What is needed
Exactly repeat the full listing that follows.

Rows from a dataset
■ ■ ■ ■
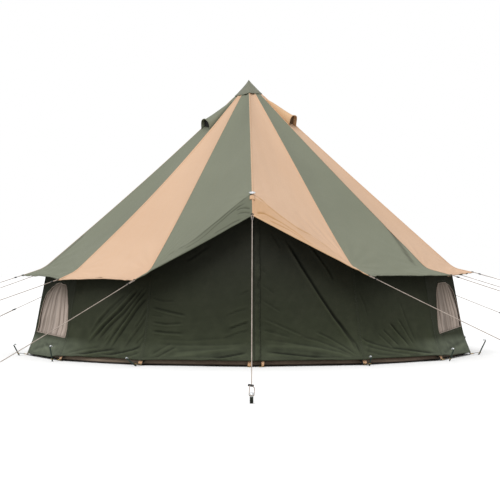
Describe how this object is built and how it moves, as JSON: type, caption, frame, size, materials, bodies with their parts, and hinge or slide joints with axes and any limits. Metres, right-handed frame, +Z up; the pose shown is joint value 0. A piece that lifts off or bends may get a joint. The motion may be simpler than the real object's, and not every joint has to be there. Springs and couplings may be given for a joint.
{
  "type": "bell tent",
  "caption": "Cotton bell tent in two-tone gores on a centre pole, with an A-frame door, mesh windows, roof vents, groundsheet and pegged guy lines.",
  "frame": {"origin": "middle of the groundsheet's underside, on the ground below the centre pole", "axes": "+Z up along the centre pole, the door faces -Y, +X to the right as seen from in front of the door"},
  "size_m": [8.664, 9.6569, 2.5813],
  "materials": {
    "roof_green": "matt grey-green cotton canvas",
    "roof_tan": "matt tan cotton canvas",
    "wall_olive": "dark olive cotton canvas in shade",
    "window_mesh": "fine beige insect mesh",
    "groundsheet": "brown coated groundsheet",
    "pole_steel": "galvanised steel tube",
    "guy_rope": "off-white braided rope with steel pegs"
  },
  "bodies": {
    "root": {"apex_cap": "roof_green", "roof_panel_right_1": "roof_tan", "roof_panel_right_2": "roof_green", "roof_panel_right_3": "roof_tan", "roof_panel_right_4": "roof_green", "roof_panel_right_5": "roof_tan", "roof_panel_right_6": "roof_green", "roof_panel_right_7": "roof_tan", "roof_panel_left_1": "roof_green", "roof_panel_left_2": "roof_tan", "roof_panel_left_3": "roof_green", "roof_panel_left_4": "roof_tan", "roof_panel_left_5": "roof_green", "roof_panel_left_6": "roof_tan", "roof_panel_left_7": "roof_green", "vent_hood_right_front": "roof_tan", "vent_hood_right_rear": "roof_tan", "vent_hood_left_front": "roof_green", "vent_hood_left_rear": "roof_green", "door_left": "wall_olive", "door_right": "wall_olive", "wall_right_2": "wall_olive", "wall_right_3": "wall_olive", "wall_right_4": "wall_olive", "wall_right_5": "wall_olive", "wall_right_back": "wall_olive", "wall_left_2": "wall_olive", "wall_left_3": "wall_olive", "wall_left_4": "wall_olive", "wall_left_5": "wall_olive", "wall_left_back": "wall_olive", "window_mesh_right_front": "window_mesh", "window_mesh_right_rear": "window_mesh", "window_mesh_left_front": "window_mesh", "window_mesh_left_rear": "window_mesh", "groundsheet": "groundsheet", "centre_pole": "pole_steel", "door_frame": "pole_steel", "guy_line_front": "guy_rope", "guy_line_back": "guy_rope", "guy_line_right_1": "guy_rope", "guy_line_right_2": "guy_rope", "guy_line_right_3": "guy_rope", "guy_line_right_4": "guy_rope", "guy_line_right_5": "guy_rope", "guy_line_right_6": "guy_rope", "guy_line_left_1": "guy_rope", "guy_line_left_2": "guy_rope", "guy_line_left_3": "guy_rope", "guy_line_left_4": "guy_rope", "guy_line_left_5": "guy_rope", "guy_line_left_6": "guy_rope"}
  },
  "joints": []
}
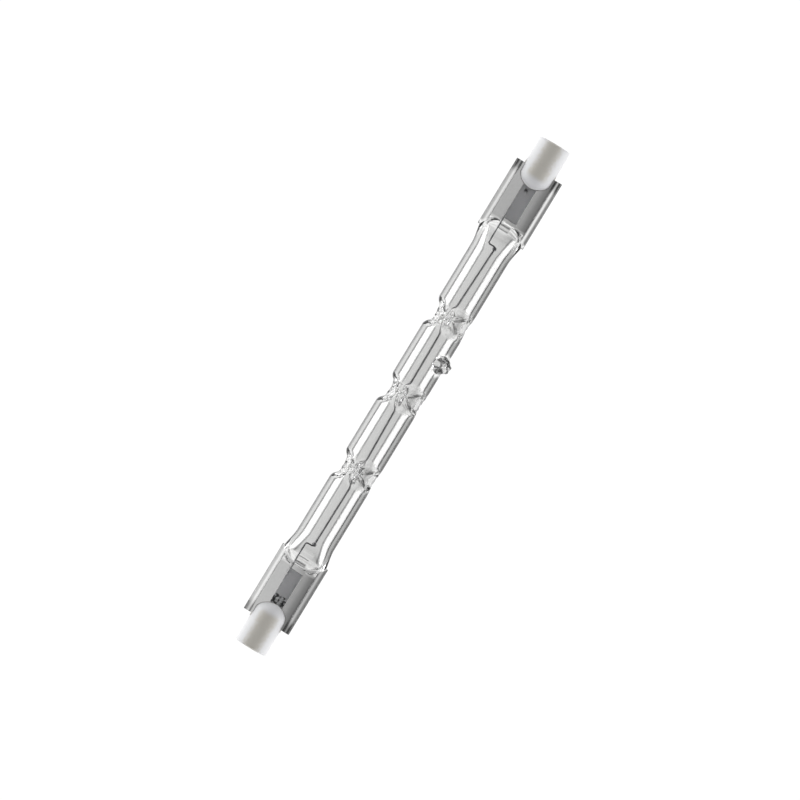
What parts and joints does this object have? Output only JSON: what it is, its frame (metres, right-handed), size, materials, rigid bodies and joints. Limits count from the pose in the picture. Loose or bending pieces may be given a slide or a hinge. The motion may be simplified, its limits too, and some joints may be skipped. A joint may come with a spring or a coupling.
{
  "type": "linear halogen bulb",
  "caption": "Clear quartz tube lamp with a filament on pinched supports, a flat pinch seal and a ceramic cap with a recessed contact at each end",
  "frame": {"origin": "the middle of the lamp on its axis, which is also its light centre", "axes": "X runs along the lamp, Z is square to the flat pinch seals, and Y runs across them"},
  "size_m": [0.1176, 0.0106, 0.009],
  "materials": {
    "quartz": "clear polished",
    "ceramic": "matte",
    "cement": "matte",
    "nickel": "satin",
    "molybdenum": "satin",
    "tungsten": "satin"
  },
  "bodies": {
    "root": {"quartz_envelope": "quartz", "filament": "tungsten", "inner_lead_a": "tungsten", "inner_lead_b": "tungsten", "outer_lead_a": "molybdenum", "outer_lead_b": "molybdenum", "sealing_foil_a": "molybdenum", "sealing_foil_b": "molybdenum", "ceramic_cap_a": "ceramic", "ceramic_cap_b": "ceramic", "cap_cement_a": "cement", "cap_cement_b": "cement", "contact_a": "nickel", "contact_b": "nickel"}
  },
  "joints": []
}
■ ■ ■ ■
Correct response
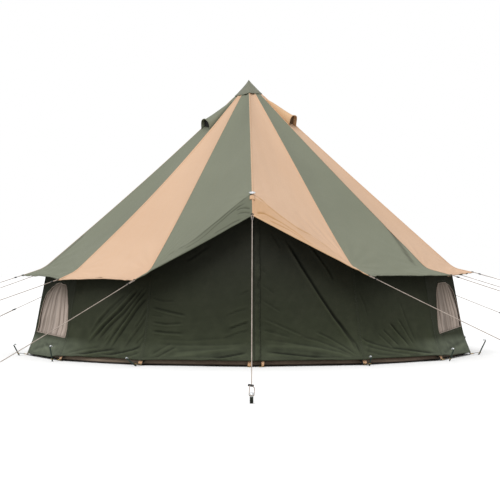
Describe how this object is built and how it moves, as JSON: type, caption, frame, size, materials, bodies with their parts, and hinge or slide joints with axes and any limits. Metres, right-handed frame, +Z up; the pose shown is joint value 0. A piece that lifts off or bends may get a joint. The motion may be simpler than the real object's, and not every joint has to be there. Springs and couplings may be given for a joint.
{
  "type": "bell tent",
  "caption": "Cotton bell tent in two-tone gores on a centre pole, with an A-frame door, mesh windows, roof vents, groundsheet and pegged guy lines.",
  "frame": {"origin": "middle of the groundsheet's underside, on the ground below the centre pole", "axes": "+Z up along the centre pole, the door faces -Y, +X to the right as seen from in front of the door"},
  "size_m": [8.664, 9.6569, 2.5813],
  "materials": {
    "roof_green": "matt grey-green cotton canvas",
    "roof_tan": "matt tan cotton canvas",
    "wall_olive": "dark olive cotton canvas in shade",
    "window_mesh": "fine beige insect mesh",
    "groundsheet": "brown coated groundsheet",
    "pole_steel": "galvanised steel tube",
    "guy_rope": "off-white braided rope with steel pegs"
  },
  "bodies": {
    "root": {"apex_cap": "roof_green", "roof_panel_right_1": "roof_tan", "roof_panel_right_2": "roof_green", "roof_panel_right_3": "roof_tan", "roof_panel_right_4": "roof_green", "roof_panel_right_5": "roof_tan", "roof_panel_right_6": "roof_green", "roof_panel_right_7": "roof_tan", "roof_panel_left_1": "roof_green", "roof_panel_left_2": "roof_tan", "roof_panel_left_3": "roof_green", "roof_panel_left_4": "roof_tan", "roof_panel_left_5": "roof_green", "roof_panel_left_6": "roof_tan", "roof_panel_left_7": "roof_green", "vent_hood_right_front": "roof_tan", "vent_hood_right_rear": "roof_tan", "vent_hood_left_front": "roof_green", "vent_hood_left_rear": "roof_green", "door_left": "wall_olive", "door_right": "wall_olive", "wall_right_2": "wall_olive", "wall_right_3": "wall_olive", "wall_right_4": "wall_olive", "wall_right_5": "wall_olive", "wall_right_back": "wall_olive", "wall_left_2": "wall_olive", "wall_left_3": "wall_olive", "wall_left_4": "wall_olive", "wall_left_5": "wall_olive", "wall_left_back": "wall_olive", "window_mesh_right_front": "window_mesh", "window_mesh_right_rear": "window_mesh", "window_mesh_left_front": "window_mesh", "window_mesh_left_rear": "window_mesh", "groundsheet": "groundsheet", "centre_pole": "pole_steel", "door_frame": "pole_steel", "guy_line_front": "guy_rope", "guy_line_back": "guy_rope", "guy_line_right_1": "guy_rope", "guy_line_right_2": "guy_rope", "guy_line_right_3": "guy_rope", "guy_line_right_4": "guy_rope", "guy_line_right_5": "guy_rope", "guy_line_right_6": "guy_rope", "guy_line_left_1": "guy_rope", "guy_line_left_2": "guy_rope", "guy_line_left_3": "guy_rope", "guy_line_left_4": "guy_rope", "guy_line_left_5": "guy_rope", "guy_line_left_6": "guy_rope"}
  },
  "joints": []
}
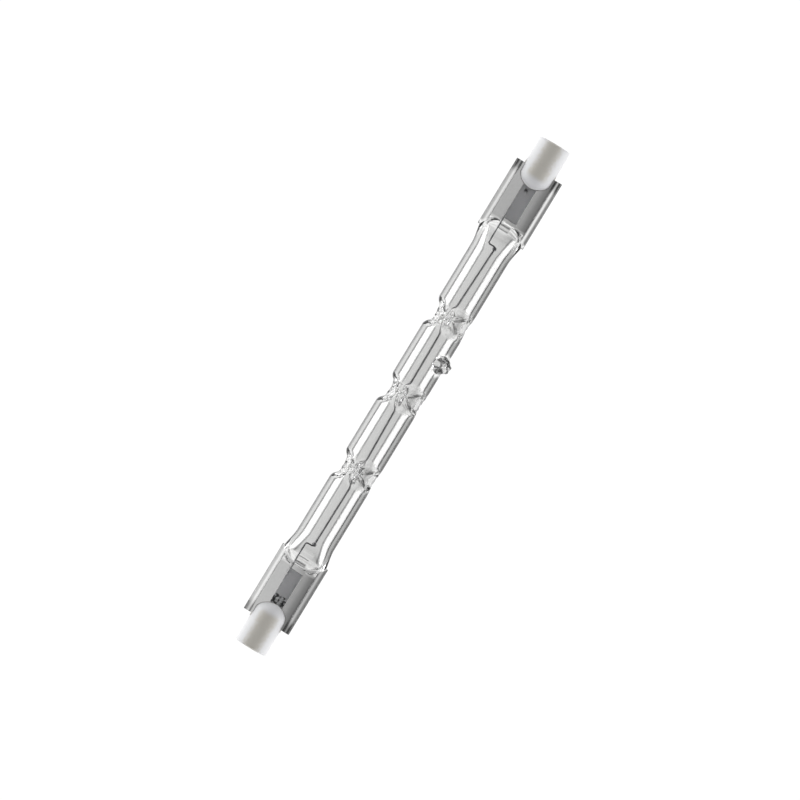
What parts and joints does this object have? Output only JSON: what it is, its frame (metres, right-handed), size, materials, rigid bodies and joints. Limits count from the pose in the picture. Loose or bending pieces may be given a slide or a hinge. The motion may be simplified, its limits too, and some joints may be skipped. A joint may come with a spring or a coupling.
{
  "type": "linear halogen bulb",
  "caption": "Clear quartz tube lamp with a filament on pinched supports, a flat pinch seal and a ceramic cap with a recessed contact at each end",
  "frame": {"origin": "the middle of the lamp on its axis, which is also its light centre", "axes": "X runs along the lamp, Z is square to the flat pinch seals, and Y runs across them"},
  "size_m": [0.1176, 0.0106, 0.009],
  "materials": {
    "quartz": "clear polished",
    "ceramic": "matte",
    "cement": "matte",
    "nickel": "satin",
    "molybdenum": "satin",
    "tungsten": "satin"
  },
  "bodies": {
    "root": {"quartz_envelope": "quartz", "filament": "tungsten", "inner_lead_a": "tungsten", "inner_lead_b": "tungsten", "outer_lead_a": "molybdenum", "outer_lead_b": "molybdenum", "sealing_foil_a": "molybdenum", "sealing_foil_b": "molybdenum", "ceramic_cap_a": "ceramic", "ceramic_cap_b": "ceramic", "cap_cement_a": "cement", "cap_cement_b": "cement", "contact_a": "nickel", "contact_b": "nickel"}
  },
  "joints": []
}